Responding to Racism on Our Campus
It was just over half a year ago that I’d found myself scrubbing our campus pavements, removing messages in chalk stating ‘Australia for Australians’ and ‘Diversity Divides’. I remember hoping then that it would be the last major incident of racism our university campus experienced in my time.
However, it seems I was too optimistic.
Over the weekend, posters promoting blatant hate speech popped up around campus, bearing racist, homophobic and anti-Semitic slurs. They alluded to an imaginary, glorified ‘white Australian’ past.
Australia is a nation of immigrants, whether you came here a year or five generations ago, as a British convict in the 1800s or as a refugee now.
I am a first generation immigrant.

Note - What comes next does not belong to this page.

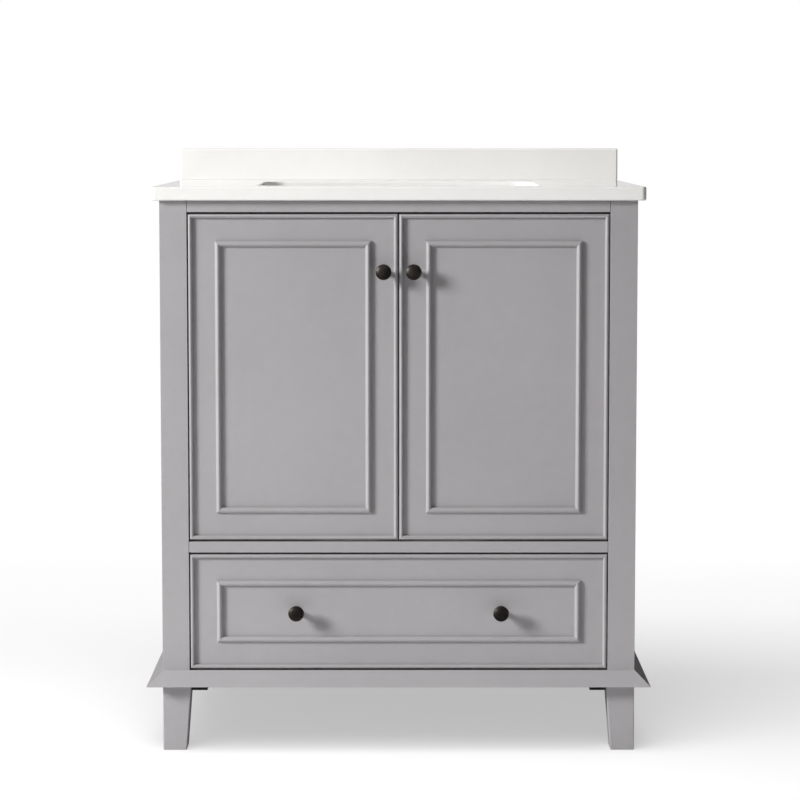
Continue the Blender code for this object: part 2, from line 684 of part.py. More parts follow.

My family immigrated to Australia when I was five years old. I am one of the so-called ‘chinks’ these posters sought to keep out of Australia. To me, this incident just shows what a long way we still have to go in making Australia a truly multicultural society.
It’s tempting to dismiss these events as one-offs committed by ‘radical’ right-wing groups, or simply words which can be brushed off. But words can be hurtful and have the power to vilify and dehumanise people. Furthermore, as right-wing extremism becomes increasingly prevalent, we have to ensure we don’t become desensitised to racism.

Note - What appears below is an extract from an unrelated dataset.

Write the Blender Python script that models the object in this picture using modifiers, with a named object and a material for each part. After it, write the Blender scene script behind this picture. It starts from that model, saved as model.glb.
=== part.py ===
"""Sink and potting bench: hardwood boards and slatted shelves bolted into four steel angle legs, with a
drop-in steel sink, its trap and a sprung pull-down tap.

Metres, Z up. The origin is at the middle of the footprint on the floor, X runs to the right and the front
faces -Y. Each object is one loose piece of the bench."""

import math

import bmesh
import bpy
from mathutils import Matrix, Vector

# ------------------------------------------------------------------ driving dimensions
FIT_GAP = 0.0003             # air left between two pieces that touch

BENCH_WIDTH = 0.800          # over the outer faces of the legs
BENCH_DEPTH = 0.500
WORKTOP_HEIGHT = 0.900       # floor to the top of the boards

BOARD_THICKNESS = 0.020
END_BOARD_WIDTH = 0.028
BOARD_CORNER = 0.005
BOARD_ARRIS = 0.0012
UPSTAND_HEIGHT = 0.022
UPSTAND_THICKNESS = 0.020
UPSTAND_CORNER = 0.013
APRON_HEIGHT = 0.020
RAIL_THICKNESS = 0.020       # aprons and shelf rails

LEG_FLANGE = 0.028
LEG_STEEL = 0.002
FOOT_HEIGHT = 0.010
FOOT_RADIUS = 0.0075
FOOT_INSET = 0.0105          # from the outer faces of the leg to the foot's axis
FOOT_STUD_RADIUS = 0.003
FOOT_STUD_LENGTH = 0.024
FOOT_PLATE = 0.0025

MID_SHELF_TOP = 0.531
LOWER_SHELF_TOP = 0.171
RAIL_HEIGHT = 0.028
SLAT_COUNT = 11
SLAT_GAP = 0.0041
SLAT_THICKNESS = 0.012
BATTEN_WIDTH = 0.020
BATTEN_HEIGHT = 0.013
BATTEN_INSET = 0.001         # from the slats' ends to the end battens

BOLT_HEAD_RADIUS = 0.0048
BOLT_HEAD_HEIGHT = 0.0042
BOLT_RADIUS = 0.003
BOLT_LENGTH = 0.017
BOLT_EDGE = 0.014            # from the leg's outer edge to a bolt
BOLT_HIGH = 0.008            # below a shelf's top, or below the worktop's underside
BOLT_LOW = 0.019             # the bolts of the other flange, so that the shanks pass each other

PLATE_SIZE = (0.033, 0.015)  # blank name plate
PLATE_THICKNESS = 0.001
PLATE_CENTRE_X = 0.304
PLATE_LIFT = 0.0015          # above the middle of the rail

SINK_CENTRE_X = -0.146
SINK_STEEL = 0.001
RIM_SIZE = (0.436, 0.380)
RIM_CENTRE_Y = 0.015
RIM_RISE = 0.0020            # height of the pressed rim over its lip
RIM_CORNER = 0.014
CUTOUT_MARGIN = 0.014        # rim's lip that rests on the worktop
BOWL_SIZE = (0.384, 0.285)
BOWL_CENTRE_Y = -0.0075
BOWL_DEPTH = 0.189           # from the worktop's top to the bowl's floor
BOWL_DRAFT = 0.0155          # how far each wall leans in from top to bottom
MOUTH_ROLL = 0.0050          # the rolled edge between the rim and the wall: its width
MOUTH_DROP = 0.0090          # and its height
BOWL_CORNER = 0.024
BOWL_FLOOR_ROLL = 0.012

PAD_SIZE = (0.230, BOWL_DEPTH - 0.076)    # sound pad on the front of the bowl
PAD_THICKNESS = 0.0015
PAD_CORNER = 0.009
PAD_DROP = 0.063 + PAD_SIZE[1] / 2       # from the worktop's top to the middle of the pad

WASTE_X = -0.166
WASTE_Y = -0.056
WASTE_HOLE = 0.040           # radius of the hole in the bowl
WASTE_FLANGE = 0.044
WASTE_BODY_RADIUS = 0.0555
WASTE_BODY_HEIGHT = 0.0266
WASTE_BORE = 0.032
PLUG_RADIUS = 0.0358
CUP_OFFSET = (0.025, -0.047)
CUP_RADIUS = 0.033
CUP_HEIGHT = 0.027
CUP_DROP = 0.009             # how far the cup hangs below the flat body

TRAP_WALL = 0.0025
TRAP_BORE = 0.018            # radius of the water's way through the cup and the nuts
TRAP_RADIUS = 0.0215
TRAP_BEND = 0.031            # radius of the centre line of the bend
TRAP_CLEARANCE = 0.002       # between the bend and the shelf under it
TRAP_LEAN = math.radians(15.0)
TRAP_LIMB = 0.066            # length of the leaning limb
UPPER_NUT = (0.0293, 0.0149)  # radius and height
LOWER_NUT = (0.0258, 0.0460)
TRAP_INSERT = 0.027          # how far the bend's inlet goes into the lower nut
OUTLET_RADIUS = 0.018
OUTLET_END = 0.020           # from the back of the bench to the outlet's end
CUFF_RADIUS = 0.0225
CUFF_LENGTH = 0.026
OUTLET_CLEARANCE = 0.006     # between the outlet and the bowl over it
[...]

If we begin to accept these extremist voices as part of normal discourse, then we’ll soon find ourselves on a slippery slope downhill.
This incident has happened as I am writing a submission regarding the proposed changes to the Racial Discrimination Act (1975). As debates rage around freedom of speech, I am reminded that the right to freedom of speech does not mean the freedom to make others feel unsafe. Here on campus, students need to feel like they belong to the University community. More than that, that they don’t need to hide their background to be accepted. Anything that threatens that is simply unacceptable.
Combating racism is everyone’s responsibility. Being outraged about something as horrific as this is a natural reaction.
But where do we go from there? I know what we, here at UMSU, will do.
Through our newly established People of Colour Department, we will engage in campaigns against racism, run events to prompt dialogue and create avenues for speaking out about racism on campus. We will continue to provide support to students who have been victims of racial abuse. In this case, we will also work with the Queer department and relevant cultural clubs and communities on campus.
For everyone else out there, there are active steps you can take. It’s heartening to see that someone has already taken the initiative to put up posters around campus with the message ‘love trumps hate’. But it doesn’t stop there. If you see a poster proclaiming hate speech messages, alert campus security. If you see racist and offensive content online, report it. Talk to your family, friends and acquaintances and explain why this isn’t okay.
The responsibility of responding to issues like this is on everyone, not only those affected.